Pear-shaped vs. apple trumps body mass index as a measure of risk
You’re carrying a spare tire around your midsection. But your body mass index hasn’t even broken the “overweight” barrier of 25, and lies well below the cut point for obesity.
No need to worry, right?
Wrong, says a new study, which has found that among adults 18 to 90 across the BMI continuum, having an apple shape increased the risk of death -- particularly death from cardiovascular disease.
Even at BMIs above 30, where obesity begins, men and women whose waist-to-hip ratio identified them as more pear-shaped were less likely to die -- of any cause and of cardiovascular causes -- than those with similar BMIs who were apple-shaped.
The new research, published online Monday in the Annals of Internal Medicine, is among the largest and most rigorous studies to tease apart the risks that comes with central obesity from those that come with being overweight or obese. To draw its conclusions, researchers gathered a study population of 15,184 adults, ages 18 to 90, who had both their BMI and waist-to-hip ratios calculated, and tracked them for 15 years to see how many died of any cause.
Men and women who were considered obese according to the BMI were more likely to die during the follow-up period than were those defined as a normal weight and those as overweight. But in every group, waist-to-hip ratio trumped BMI as a predictor of risk of death.

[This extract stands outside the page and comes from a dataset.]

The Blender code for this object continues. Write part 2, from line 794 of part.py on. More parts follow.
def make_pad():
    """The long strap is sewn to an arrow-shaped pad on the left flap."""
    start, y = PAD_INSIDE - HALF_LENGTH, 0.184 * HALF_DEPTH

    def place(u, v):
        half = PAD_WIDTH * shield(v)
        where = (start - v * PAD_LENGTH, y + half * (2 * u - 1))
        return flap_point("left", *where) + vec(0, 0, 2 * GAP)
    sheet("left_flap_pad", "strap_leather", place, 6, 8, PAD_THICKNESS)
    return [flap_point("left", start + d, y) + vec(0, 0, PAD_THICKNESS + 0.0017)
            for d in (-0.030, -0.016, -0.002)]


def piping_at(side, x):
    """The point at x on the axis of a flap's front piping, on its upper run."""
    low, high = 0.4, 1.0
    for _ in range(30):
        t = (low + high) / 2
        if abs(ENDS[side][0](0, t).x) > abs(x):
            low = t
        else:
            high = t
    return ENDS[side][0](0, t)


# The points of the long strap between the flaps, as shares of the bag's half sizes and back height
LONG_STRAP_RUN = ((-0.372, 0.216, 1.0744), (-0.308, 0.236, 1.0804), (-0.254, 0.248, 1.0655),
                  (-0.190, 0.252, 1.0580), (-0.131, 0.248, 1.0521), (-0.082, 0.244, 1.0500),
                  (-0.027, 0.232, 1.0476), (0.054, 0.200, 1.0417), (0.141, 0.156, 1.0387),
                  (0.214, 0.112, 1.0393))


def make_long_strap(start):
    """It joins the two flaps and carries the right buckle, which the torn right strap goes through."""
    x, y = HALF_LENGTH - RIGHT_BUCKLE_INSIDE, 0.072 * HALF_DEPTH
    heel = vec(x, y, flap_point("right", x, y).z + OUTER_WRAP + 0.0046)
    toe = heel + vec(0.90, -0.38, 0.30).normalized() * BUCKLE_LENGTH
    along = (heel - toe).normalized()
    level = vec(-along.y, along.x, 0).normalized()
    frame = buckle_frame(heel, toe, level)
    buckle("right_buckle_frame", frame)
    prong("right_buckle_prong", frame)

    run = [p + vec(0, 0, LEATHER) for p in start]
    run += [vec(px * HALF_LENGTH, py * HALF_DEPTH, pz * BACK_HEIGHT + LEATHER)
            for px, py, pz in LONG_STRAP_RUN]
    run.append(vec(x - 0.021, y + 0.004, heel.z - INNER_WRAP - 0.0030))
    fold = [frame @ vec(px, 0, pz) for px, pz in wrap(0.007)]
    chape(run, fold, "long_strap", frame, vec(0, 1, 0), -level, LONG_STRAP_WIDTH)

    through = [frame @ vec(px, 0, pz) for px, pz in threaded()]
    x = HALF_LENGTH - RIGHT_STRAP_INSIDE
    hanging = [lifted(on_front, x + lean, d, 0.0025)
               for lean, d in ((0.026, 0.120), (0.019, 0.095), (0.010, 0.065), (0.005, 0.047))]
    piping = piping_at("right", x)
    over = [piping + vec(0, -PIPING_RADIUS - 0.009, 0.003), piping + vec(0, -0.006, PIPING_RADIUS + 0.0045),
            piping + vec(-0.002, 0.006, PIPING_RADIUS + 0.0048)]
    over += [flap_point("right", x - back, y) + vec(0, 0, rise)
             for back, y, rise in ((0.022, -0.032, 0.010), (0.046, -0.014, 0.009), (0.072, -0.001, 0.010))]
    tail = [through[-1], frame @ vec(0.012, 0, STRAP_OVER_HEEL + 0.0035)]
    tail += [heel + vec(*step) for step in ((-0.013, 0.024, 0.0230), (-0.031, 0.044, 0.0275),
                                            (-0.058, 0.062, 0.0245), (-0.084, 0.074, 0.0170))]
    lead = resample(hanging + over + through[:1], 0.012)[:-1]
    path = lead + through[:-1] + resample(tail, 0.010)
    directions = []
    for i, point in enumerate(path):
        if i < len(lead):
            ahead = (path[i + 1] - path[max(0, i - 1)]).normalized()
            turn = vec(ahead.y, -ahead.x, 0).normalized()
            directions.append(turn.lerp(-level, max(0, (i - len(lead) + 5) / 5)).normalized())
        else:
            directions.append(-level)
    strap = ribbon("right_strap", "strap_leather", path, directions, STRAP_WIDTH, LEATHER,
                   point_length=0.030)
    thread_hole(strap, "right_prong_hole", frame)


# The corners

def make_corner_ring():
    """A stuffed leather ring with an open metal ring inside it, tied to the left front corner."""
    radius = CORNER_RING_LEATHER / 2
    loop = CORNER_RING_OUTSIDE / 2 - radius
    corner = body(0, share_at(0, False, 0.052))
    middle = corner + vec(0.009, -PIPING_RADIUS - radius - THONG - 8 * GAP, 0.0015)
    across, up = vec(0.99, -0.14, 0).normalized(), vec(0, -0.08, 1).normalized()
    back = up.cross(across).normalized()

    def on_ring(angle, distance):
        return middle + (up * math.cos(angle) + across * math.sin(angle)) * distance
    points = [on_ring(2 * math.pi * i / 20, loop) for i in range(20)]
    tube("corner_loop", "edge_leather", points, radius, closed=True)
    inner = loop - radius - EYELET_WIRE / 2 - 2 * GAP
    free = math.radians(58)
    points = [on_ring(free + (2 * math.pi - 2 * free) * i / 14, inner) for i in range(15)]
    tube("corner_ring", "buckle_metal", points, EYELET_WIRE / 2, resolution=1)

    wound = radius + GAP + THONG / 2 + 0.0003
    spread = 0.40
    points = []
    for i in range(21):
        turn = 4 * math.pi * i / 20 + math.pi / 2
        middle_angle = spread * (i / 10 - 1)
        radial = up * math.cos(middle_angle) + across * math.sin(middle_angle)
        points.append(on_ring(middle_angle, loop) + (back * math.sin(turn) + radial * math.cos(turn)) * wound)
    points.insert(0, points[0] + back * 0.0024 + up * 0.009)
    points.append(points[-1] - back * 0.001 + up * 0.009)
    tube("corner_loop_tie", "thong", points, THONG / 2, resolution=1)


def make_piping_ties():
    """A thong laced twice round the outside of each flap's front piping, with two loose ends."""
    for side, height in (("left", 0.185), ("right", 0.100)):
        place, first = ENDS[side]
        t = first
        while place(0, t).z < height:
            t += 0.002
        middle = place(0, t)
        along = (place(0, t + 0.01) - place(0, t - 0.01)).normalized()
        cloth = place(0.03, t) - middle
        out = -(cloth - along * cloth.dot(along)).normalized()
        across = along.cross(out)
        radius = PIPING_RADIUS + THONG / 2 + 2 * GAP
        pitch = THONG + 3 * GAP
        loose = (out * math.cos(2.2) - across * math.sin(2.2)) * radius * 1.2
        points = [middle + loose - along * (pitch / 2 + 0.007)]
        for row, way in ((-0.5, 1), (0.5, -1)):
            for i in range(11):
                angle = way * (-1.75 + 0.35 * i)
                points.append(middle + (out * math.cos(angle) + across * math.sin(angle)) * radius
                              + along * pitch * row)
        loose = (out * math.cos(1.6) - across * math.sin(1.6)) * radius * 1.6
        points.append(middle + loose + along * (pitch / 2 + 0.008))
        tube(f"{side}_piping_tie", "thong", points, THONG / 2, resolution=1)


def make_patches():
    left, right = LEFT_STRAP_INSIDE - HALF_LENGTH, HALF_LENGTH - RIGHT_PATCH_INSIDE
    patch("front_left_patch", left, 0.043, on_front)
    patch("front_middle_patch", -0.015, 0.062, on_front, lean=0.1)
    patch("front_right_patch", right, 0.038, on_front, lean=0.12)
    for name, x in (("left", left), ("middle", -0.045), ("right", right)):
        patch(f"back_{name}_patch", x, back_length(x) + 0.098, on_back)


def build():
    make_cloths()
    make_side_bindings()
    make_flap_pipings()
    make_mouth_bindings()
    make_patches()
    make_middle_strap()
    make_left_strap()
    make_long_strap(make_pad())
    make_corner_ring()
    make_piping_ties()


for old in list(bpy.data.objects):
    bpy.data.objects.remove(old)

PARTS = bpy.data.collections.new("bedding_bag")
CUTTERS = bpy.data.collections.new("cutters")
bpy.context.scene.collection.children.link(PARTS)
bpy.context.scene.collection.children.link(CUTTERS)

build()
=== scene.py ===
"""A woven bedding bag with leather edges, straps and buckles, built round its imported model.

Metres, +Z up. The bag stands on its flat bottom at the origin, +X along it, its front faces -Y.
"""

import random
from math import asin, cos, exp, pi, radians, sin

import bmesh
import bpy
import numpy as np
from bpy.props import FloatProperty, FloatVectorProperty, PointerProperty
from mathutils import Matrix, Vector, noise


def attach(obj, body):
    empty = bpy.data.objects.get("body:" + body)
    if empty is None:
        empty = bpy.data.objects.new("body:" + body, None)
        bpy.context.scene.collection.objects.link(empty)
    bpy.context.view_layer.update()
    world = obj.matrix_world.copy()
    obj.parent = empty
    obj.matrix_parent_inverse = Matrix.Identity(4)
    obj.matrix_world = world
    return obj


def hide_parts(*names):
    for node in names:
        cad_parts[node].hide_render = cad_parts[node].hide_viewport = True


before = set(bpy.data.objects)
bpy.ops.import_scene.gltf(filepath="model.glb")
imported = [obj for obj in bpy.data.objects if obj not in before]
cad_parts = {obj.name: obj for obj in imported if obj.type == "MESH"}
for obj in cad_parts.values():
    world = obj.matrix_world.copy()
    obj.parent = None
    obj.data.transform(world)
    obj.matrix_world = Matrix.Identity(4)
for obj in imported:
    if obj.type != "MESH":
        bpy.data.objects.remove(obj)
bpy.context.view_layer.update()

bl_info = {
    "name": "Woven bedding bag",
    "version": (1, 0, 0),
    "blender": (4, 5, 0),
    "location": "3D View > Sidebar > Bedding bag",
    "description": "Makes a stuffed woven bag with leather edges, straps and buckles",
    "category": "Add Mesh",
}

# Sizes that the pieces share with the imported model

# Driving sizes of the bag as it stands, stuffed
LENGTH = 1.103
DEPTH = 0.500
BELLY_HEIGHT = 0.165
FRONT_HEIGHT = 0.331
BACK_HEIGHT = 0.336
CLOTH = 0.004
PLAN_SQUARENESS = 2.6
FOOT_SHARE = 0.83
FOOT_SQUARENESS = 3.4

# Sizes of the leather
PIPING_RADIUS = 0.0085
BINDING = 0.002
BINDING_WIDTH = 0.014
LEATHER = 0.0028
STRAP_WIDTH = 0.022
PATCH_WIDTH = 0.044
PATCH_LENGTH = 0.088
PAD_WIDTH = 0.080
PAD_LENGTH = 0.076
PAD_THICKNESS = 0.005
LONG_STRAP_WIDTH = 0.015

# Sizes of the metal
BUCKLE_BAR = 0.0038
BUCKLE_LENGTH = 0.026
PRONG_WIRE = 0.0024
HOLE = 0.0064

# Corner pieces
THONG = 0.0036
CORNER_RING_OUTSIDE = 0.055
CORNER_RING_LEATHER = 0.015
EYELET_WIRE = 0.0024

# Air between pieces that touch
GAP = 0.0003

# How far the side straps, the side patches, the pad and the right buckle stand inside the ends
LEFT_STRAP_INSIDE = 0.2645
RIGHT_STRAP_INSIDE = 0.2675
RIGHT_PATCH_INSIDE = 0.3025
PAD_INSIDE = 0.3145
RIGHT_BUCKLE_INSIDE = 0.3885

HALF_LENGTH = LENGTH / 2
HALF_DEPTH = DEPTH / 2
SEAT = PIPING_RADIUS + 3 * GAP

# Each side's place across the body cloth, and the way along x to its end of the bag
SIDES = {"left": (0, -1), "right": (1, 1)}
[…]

Obesity, as defined by BMI, has been shown to confer higher risks of a wide variety of ills, including cardiovascular disease, diabetes and cancer. But while BMI is a convenient gauge of overall fatness, researchers in recent years have complained that it is not the best predictor of the health risks that come with carrying too much fat.
In particular, many fear, it is giving false reassurance to many people who are dubbed “normal healthy weight.”
Health risks long linked to BMI, some have argued, appear to be better captured by measures, such as the waist-to-hip circumference, that reflect not only how much fat a person carries, but where he or she carries that fat. When excess fat clusters around the midsection, many have long suspected, it is more dangerous than when it is widely distributed.
Most who qualify as obese will indeed have a “waist-to-hip ratio” that spells danger. But some overweight and obese people are just big: Their fat tends to be more distributed across hips and legs, chest and arms, and less concentrated around their waist.
But many who qualify as “normal weight” also carry too much of their body weight around their waist. With slender legs, arms and rear ends, their waist circumference comes close to equaling -- and sometimes exceeds -- the greatest circumference of their buttocks.
In the new research, central obesity for men was defined as having a waist-to-hip ratio greater than 1.0 for men and .92 for women. Being pear-shaped -- being free of central obesity -- was defined as having a waist-to-hip ratio of .89 for men and .80 for women. The waist was measured at the “high point of the ileac crest,” and the hips were measured “at the greatest circumference of the buttocks.”
Mayo Clinic internal medicine specialist Dr. Francisco Lopez-Jimenez, the senior author of the study, said the new research should help physicians to better assess the risks of their patients. The BMI measure “is not really telling you the whole story in individual patients,” said Lopez-Jimenez.
A patient with a BMI over 30 certainly has obesity-related risks, Lopez-Jimenez said. But if her waist-to-hip ratio suggests she is not centrally obese, the risks he might discuss with her might focus more on mobility and quality of life than on heart disease.
If a man with a protruding belly and a BMI of 22 comes into his office, Lopez-Jimenez added, he knows now he shouldn’t miss the chance to warn that patient about cardiovascular risk and diabetes.
“Chances are this person will be very happy about the way he looks, and will feel pretty healthy because he’s skinnier than those around him. He’ll think, ‘I’m OK no matter what I eat, or how little I exercise,’” said Lopez-Jimenez. “Before this paper I would have a hard time convincing that patient he was at risk, because in a way that’s what society has been telling him. It’s a false sense of security.”